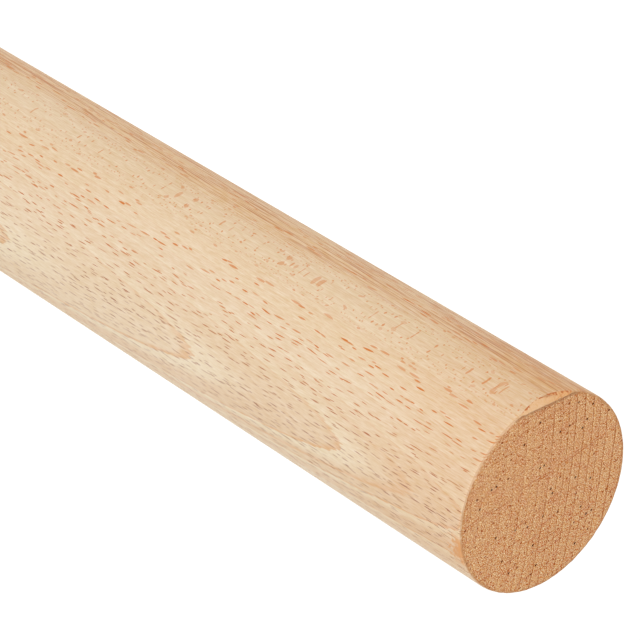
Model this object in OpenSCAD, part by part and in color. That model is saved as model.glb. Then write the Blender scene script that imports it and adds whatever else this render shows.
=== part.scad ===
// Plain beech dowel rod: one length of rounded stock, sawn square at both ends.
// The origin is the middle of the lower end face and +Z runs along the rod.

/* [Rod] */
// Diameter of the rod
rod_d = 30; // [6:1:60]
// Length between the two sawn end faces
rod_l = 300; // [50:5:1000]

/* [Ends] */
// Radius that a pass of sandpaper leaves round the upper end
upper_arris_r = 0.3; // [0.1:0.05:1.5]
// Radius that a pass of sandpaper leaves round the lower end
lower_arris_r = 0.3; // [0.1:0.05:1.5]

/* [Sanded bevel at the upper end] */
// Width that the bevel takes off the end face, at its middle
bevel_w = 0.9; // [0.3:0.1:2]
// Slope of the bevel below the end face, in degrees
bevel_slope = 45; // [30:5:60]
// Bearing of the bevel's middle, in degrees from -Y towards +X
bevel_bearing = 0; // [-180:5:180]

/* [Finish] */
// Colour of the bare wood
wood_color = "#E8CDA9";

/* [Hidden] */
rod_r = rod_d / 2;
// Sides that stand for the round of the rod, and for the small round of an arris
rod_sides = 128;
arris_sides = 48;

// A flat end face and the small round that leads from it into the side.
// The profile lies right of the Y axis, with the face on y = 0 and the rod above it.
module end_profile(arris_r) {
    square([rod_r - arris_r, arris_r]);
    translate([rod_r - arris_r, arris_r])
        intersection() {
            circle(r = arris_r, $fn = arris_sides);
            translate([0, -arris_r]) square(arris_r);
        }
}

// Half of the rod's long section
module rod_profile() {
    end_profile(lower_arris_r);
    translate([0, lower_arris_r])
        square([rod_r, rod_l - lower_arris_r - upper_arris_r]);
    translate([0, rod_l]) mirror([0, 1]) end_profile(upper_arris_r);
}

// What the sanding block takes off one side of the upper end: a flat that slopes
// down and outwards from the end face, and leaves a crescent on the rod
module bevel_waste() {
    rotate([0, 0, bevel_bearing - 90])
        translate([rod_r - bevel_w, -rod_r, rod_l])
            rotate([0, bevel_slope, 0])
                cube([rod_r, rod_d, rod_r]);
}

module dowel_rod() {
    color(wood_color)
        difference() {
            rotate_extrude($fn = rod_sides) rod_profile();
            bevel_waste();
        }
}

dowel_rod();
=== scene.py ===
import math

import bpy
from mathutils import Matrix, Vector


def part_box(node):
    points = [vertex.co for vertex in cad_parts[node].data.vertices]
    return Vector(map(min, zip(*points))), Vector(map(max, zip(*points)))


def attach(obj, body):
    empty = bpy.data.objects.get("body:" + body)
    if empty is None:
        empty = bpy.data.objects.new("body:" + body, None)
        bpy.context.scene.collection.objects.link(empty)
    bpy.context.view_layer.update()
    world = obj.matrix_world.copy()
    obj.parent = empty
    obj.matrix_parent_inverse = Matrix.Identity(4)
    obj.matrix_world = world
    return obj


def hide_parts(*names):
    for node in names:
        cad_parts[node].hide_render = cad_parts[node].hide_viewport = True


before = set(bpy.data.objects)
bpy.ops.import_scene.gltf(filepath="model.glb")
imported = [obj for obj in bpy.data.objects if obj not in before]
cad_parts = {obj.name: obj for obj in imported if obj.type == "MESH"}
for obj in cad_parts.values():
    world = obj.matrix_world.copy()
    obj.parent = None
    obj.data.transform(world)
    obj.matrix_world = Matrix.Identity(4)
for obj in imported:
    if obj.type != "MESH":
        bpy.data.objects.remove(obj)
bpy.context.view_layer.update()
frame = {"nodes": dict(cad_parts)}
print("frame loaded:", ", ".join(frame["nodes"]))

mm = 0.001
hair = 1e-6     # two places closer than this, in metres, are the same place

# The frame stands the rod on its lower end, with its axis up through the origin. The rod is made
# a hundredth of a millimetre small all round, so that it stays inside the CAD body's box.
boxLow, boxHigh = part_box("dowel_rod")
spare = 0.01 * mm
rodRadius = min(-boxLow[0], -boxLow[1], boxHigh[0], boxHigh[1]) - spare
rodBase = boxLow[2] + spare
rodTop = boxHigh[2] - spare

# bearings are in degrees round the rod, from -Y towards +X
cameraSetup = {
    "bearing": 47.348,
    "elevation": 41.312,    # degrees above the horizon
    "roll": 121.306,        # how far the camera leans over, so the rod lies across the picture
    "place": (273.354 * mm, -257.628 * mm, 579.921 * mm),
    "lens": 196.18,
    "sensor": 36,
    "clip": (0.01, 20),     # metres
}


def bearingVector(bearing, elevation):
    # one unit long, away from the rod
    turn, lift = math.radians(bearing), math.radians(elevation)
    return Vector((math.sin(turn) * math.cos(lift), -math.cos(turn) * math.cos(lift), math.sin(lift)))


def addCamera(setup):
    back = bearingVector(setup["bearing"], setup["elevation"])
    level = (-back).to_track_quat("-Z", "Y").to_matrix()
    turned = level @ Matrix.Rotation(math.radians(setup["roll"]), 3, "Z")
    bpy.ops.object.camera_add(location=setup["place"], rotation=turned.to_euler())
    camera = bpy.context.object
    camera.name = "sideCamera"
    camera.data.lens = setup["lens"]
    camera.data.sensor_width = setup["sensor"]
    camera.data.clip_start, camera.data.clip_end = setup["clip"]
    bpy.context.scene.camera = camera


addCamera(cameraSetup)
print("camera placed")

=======

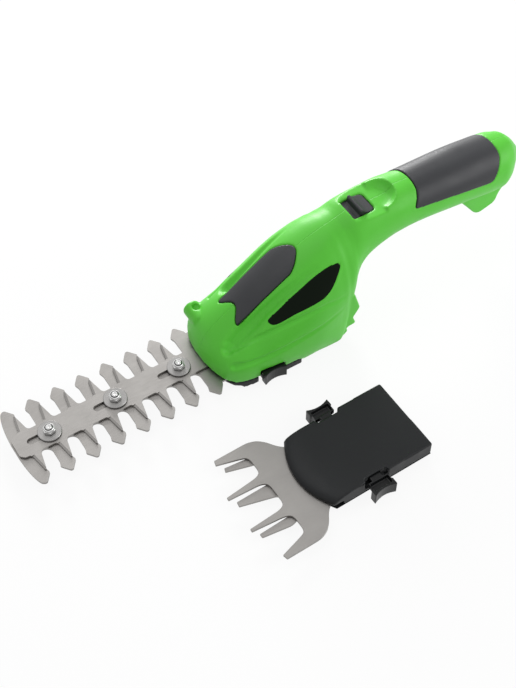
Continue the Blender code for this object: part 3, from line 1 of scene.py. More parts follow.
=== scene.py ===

=======

[Task prompt] What do the lines above say from the one containing "Model this object" down to the one containing "arris_sides = 48;"? Return them exactly, both end lines included, and only them.

[Written response]
Model this object in OpenSCAD, part by part and in color. That model is saved as model.glb. Then write the Blender scene script that imports it and adds whatever else this render shows.
=== part.scad ===
// Plain beech dowel rod: one length of rounded stock, sawn square at both ends.
// The origin is the middle of the lower end face and +Z runs along the rod.

/* [Rod] */
// Diameter of the rod
rod_d = 30; // [6:1:60]
// Length between the two sawn end faces
rod_l = 300; // [50:5:1000]

/* [Ends] */
// Radius that a pass of sandpaper leaves round the upper end
upper_arris_r = 0.3; // [0.1:0.05:1.5]
// Radius that a pass of sandpaper leaves round the lower end
lower_arris_r = 0.3; // [0.1:0.05:1.5]

/* [Sanded bevel at the upper end] */
// Width that the bevel takes off the end face, at its middle
bevel_w = 0.9; // [0.3:0.1:2]
// Slope of the bevel below the end face, in degrees
bevel_slope = 45; // [30:5:60]
// Bearing of the bevel's middle, in degrees from -Y towards +X
bevel_bearing = 0; // [-180:5:180]

/* [Finish] */
// Colour of the bare wood
wood_color = "#E8CDA9";

/* [Hidden] */
rod_r = rod_d / 2;
// Sides that stand for the round of the rod, and for the small round of an arris
rod_sides = 128;
arris_sides = 48;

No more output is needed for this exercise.